The Hampton Roads Executive Airport is planning a dedicated passenger vertiport for electrical vertical take-off and landing (EVTOL) vehicles, plus hydrogen fueling and electric charging areas, and Winchester Regional Airport has considered AAM in the design for a replacement terminal, plus building partnerships with AAM policy stakeholders including NASA Langley Research Center and the National Renewable Energy Lab.
According to the report, the AAM industry will benefit Virginia in the following ways through 2045:
- Generate $16 billion in new and related business activity, including manufacturing;
- Add 10% or more growth to the state’s aerospace sector;
- Produce $2.8 billion in local, state and federal tax revenues;
- Add 17,000 full-time aerospace and other jobs;
- Add employment and educational opportunities in all regions of the state.

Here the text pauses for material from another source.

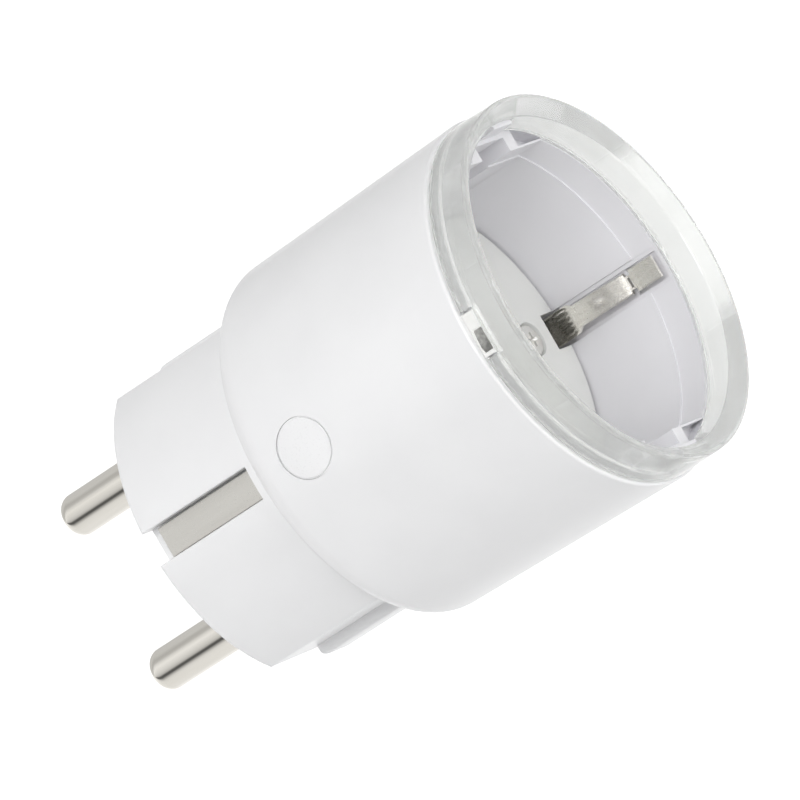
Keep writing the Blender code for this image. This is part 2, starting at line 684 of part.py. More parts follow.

“AAM is poised to boost Virginia’s economy while creating thousands of high-paying jobs for a workforce that is increasingly becoming more technology-focused as we expand Virginia’s leadership in the aerospace and drone industry to include multi-dimensional mobility that will attract manufacturers and investment from around the country,” said Bob Stolle, CEO and president of Herndon-based VIPC, the nonprofit, startup-funding arm of the Virginia Innovation Partnership Authority. VIPC was formed in November 2021 when the Center for Innovative Technology (CIT) merged with four other state funds.
The study recommends the appointment of a state AAM executive director; investment in resources and attracting equipment manufacturers and associated supply chains; expansion of STEM programs; regulatory approvals; incorporating Washington, D.C. to explore economic partnerships, and the introduction of “living laboratories” to accelerate AAM growth in the state.
The Virginia AAM Alliance, a collaboration between VIPC and the Virginia Department of Aviation, was established last year at the Virginia Unmanned Systems Center at VIPC and draws on about 100 stakeholders across the state in aerospace, government, industry, transportation, economic development, real estate, academia and health care. The study draws on the experiences of the group.